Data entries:
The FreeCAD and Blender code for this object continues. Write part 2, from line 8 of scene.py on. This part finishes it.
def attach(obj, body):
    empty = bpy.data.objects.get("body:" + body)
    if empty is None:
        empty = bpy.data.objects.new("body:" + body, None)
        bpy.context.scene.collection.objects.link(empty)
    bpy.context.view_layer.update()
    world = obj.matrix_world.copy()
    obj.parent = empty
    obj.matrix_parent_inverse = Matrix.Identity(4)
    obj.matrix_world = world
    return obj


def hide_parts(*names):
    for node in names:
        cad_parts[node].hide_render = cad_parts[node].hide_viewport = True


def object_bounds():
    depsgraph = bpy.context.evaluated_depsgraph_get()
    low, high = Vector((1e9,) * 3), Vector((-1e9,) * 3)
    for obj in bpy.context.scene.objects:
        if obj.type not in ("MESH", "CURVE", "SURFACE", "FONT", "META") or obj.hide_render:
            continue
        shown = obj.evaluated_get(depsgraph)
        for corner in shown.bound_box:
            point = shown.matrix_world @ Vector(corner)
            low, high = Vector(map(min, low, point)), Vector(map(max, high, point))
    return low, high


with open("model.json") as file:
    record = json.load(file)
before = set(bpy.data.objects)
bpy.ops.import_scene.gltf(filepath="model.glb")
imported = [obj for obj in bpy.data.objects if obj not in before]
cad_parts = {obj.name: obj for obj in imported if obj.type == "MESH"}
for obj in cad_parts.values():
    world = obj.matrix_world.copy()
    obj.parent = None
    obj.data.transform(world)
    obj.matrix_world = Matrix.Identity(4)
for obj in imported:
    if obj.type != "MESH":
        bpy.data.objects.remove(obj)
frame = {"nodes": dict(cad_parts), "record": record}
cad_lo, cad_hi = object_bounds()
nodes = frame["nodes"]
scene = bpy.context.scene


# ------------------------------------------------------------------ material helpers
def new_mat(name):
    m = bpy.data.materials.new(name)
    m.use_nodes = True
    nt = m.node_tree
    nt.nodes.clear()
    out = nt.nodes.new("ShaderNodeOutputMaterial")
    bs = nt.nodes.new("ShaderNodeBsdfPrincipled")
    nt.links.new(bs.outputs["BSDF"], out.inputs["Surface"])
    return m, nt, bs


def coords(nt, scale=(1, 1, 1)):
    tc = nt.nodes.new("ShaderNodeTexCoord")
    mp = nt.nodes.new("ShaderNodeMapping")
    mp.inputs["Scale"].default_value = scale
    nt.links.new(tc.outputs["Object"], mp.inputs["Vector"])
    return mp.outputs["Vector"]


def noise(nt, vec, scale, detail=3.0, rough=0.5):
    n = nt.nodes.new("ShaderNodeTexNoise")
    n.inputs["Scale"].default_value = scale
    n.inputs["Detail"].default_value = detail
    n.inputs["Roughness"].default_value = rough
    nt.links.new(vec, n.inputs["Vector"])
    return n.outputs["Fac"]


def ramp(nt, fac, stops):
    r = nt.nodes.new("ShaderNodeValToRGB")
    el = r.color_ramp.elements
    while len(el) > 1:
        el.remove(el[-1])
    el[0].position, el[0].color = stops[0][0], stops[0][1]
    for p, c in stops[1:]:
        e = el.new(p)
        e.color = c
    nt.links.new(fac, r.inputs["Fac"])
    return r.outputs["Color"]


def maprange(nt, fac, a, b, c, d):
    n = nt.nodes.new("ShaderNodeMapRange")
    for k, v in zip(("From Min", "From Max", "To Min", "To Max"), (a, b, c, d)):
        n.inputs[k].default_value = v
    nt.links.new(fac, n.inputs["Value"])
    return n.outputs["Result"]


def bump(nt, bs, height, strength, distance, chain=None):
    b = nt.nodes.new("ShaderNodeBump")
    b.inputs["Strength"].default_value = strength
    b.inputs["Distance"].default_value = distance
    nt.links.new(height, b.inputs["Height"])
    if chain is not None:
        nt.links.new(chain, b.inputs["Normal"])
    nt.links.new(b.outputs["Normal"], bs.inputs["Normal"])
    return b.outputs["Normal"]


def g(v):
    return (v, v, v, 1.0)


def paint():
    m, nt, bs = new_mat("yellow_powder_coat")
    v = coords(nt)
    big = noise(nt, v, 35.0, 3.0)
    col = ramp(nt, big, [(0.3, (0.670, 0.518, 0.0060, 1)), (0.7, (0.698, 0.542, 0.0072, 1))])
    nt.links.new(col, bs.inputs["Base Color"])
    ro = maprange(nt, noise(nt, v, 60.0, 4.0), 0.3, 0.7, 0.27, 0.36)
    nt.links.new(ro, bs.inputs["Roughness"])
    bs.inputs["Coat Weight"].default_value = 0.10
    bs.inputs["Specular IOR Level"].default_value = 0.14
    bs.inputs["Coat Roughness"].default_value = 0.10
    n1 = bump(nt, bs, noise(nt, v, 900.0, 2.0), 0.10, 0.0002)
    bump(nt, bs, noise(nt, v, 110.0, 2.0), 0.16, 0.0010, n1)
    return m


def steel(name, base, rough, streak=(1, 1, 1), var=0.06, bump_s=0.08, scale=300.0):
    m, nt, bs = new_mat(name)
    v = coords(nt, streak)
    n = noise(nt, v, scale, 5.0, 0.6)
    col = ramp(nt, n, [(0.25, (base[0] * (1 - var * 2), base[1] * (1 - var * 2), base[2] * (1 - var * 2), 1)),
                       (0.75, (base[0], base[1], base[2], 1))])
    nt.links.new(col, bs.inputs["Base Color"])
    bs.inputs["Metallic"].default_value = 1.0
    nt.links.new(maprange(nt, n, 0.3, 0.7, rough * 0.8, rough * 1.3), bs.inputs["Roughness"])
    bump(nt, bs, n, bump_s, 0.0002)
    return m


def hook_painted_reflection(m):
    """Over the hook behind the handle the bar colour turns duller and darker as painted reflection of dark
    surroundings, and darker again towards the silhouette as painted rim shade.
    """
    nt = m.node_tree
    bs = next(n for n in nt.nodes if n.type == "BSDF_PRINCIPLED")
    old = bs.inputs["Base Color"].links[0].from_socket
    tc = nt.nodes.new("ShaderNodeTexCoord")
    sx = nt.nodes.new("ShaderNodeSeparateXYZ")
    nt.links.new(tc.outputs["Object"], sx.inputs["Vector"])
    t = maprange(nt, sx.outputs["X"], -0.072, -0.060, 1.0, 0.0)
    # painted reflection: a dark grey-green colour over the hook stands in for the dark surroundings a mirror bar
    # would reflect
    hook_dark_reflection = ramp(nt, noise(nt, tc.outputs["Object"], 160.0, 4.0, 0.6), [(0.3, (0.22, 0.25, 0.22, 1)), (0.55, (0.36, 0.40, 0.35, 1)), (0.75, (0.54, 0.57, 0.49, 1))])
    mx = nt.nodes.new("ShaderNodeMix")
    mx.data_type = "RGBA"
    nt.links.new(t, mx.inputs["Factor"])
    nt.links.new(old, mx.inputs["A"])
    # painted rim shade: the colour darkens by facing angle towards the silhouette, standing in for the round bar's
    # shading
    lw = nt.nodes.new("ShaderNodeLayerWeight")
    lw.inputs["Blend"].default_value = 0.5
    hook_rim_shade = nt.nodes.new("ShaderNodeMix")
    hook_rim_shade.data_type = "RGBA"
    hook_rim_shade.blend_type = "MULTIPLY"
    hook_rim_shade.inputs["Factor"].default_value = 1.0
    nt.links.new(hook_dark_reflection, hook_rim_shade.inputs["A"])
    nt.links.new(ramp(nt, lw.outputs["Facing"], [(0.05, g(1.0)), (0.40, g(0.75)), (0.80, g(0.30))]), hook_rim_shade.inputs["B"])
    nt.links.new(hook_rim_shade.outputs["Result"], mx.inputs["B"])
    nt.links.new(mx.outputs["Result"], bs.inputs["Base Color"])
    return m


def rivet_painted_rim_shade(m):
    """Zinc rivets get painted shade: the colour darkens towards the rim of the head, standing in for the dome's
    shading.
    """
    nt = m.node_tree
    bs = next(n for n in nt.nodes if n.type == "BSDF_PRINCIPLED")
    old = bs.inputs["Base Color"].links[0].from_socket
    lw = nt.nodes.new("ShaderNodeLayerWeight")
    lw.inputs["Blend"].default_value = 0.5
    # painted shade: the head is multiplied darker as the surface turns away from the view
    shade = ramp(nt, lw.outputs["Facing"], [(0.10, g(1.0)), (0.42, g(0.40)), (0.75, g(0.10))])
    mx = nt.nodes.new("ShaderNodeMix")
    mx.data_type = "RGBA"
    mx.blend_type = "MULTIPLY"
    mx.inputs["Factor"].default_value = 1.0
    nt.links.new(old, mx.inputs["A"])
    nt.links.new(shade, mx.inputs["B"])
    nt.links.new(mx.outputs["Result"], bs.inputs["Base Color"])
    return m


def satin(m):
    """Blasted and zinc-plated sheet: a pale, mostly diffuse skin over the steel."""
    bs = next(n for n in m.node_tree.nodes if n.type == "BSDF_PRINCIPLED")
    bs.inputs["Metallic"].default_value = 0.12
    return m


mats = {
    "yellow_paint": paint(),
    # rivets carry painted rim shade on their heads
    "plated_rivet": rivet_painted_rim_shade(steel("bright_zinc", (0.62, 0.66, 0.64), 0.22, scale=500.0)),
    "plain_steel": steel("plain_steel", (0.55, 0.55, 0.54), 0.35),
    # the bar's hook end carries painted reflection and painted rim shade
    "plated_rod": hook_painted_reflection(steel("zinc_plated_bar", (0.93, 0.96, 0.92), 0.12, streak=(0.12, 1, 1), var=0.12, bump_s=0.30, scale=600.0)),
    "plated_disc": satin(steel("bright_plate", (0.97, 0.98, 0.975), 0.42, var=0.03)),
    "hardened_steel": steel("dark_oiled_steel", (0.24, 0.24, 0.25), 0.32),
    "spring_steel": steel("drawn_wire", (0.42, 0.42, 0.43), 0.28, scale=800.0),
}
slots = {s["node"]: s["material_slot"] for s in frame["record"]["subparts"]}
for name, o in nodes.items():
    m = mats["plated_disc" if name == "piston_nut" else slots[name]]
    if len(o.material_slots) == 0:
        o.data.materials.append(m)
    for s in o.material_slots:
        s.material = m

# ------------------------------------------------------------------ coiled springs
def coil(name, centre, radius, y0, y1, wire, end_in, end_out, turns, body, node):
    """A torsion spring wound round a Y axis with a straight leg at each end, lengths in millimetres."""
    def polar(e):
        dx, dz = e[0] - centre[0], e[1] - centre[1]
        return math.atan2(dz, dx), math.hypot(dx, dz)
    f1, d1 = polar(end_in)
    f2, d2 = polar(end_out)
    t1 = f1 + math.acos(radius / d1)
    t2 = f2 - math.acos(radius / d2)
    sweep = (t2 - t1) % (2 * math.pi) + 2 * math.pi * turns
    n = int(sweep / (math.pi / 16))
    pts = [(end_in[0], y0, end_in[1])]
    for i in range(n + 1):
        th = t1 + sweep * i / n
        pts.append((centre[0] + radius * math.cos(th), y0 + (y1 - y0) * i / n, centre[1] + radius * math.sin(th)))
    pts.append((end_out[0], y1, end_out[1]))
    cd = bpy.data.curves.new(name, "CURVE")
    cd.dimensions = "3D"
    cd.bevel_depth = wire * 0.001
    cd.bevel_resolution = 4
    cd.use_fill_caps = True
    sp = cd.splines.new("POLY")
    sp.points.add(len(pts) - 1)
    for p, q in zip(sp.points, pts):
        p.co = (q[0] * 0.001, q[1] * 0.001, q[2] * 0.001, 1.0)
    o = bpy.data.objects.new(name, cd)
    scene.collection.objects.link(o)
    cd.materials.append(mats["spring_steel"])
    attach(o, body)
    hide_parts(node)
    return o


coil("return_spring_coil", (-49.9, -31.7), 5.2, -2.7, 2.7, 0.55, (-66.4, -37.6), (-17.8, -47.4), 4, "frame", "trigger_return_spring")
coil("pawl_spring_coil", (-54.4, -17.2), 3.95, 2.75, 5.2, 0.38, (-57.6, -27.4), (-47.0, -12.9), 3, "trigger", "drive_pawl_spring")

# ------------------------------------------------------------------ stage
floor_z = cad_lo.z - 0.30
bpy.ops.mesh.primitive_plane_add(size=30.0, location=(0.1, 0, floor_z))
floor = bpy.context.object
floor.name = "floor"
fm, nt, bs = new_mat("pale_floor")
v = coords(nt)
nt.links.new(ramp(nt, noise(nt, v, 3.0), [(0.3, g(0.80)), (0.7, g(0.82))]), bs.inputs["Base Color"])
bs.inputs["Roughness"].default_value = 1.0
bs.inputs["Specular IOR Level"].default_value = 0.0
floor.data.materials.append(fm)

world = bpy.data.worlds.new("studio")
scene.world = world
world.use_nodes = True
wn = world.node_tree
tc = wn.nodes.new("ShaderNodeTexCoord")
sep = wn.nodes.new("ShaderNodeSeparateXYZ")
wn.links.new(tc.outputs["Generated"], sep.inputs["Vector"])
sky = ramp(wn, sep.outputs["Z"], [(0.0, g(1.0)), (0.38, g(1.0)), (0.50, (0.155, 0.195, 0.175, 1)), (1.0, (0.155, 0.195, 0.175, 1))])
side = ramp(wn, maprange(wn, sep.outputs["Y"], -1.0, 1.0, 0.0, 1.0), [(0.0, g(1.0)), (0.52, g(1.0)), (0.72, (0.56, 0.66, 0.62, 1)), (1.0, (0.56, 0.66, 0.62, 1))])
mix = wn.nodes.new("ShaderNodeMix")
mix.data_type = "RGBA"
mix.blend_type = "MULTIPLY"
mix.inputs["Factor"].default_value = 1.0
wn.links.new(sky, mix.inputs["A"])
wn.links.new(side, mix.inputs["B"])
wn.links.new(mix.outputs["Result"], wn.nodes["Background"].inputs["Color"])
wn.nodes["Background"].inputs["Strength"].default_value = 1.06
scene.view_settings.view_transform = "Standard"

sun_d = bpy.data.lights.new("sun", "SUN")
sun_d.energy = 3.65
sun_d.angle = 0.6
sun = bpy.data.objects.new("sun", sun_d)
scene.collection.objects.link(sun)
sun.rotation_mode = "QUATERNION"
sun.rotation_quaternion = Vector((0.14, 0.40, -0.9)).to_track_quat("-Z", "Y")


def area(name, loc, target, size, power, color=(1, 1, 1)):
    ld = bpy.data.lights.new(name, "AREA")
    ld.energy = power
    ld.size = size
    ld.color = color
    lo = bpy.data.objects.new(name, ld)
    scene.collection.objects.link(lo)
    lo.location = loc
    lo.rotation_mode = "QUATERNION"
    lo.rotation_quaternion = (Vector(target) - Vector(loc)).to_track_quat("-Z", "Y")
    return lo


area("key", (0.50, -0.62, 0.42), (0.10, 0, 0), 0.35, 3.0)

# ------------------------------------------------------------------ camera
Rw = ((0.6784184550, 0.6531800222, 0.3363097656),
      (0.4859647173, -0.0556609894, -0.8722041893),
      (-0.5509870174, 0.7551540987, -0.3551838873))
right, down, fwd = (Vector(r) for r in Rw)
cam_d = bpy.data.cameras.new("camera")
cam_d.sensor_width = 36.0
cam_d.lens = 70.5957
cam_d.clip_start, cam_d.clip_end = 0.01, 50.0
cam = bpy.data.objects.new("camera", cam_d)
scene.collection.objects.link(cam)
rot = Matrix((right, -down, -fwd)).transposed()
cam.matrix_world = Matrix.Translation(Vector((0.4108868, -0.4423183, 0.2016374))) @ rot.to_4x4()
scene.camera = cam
==
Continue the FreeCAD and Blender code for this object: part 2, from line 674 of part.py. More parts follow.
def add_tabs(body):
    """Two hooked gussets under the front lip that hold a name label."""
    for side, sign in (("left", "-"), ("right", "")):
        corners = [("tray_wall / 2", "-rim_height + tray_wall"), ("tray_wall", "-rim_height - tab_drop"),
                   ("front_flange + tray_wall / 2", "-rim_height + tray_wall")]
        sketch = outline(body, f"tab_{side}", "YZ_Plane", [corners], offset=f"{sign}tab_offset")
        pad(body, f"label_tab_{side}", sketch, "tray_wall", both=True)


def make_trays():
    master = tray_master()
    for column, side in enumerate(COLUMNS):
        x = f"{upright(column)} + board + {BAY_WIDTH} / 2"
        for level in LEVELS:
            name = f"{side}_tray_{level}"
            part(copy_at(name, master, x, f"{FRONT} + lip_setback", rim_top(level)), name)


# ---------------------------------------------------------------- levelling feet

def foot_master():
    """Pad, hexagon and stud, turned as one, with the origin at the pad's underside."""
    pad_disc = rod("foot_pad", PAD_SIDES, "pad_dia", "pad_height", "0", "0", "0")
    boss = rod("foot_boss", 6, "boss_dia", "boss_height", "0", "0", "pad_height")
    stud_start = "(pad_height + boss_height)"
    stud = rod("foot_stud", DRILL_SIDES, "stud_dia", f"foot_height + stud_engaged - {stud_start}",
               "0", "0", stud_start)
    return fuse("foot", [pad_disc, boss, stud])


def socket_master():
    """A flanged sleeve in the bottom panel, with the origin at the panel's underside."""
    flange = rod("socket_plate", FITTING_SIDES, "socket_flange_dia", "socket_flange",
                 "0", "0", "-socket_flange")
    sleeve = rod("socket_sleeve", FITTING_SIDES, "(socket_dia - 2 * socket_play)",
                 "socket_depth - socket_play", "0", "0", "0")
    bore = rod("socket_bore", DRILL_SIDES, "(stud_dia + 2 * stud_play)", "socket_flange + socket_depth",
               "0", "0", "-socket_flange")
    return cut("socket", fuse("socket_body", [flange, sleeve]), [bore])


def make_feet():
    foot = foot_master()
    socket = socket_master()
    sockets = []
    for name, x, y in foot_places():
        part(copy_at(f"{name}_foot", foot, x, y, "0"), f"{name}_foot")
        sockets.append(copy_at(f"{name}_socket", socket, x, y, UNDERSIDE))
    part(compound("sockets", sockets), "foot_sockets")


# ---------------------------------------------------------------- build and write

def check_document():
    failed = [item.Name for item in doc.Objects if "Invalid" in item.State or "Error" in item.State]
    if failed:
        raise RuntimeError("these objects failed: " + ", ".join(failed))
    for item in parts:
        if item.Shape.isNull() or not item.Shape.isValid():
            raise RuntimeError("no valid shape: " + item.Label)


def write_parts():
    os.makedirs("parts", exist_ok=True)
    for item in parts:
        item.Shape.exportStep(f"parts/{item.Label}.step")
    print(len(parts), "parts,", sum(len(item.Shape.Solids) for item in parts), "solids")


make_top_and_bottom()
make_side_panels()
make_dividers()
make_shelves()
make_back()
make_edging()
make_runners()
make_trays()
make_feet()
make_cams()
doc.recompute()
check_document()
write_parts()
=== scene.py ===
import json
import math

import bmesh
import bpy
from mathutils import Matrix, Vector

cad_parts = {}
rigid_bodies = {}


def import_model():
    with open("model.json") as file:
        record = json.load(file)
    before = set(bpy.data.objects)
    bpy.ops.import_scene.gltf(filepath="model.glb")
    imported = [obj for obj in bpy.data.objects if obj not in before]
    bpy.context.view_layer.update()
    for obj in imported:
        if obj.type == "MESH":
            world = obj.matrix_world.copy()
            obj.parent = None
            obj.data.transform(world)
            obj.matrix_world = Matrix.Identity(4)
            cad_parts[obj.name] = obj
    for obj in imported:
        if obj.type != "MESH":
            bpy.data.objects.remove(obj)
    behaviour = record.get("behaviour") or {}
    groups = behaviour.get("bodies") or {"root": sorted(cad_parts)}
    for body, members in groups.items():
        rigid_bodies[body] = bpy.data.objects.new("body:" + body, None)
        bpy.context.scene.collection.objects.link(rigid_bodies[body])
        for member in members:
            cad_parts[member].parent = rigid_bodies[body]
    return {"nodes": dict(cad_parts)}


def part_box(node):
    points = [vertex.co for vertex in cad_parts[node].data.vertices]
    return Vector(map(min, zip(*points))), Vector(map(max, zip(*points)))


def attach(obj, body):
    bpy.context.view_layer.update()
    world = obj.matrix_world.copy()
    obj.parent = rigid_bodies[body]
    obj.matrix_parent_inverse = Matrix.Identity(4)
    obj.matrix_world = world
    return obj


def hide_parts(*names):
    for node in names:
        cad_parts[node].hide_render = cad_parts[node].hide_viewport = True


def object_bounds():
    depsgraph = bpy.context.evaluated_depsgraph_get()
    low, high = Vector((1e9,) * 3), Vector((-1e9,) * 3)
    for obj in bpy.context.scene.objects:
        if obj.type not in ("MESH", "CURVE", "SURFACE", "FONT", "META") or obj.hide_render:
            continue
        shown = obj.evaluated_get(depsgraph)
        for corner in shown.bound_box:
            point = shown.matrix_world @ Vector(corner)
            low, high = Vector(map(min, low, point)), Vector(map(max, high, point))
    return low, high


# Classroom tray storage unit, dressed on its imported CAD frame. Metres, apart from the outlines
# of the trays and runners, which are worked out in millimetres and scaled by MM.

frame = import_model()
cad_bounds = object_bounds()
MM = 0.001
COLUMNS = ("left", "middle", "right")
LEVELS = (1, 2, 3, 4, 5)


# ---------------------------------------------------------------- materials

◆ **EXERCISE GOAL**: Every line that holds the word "with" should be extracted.

◆ **ANSWER TO THE PROBLEM**:
with open("model.json") as file:
    """A torsion spring wound round a Y axis with a straight leg at each end, lengths in millimetres."""
    """Pad, hexagon and stud, turned as one, with the origin at the pad's underside."""
    """A flanged sleeve in the bottom panel, with the origin at the panel's underside."""
    with open("model.json") as file:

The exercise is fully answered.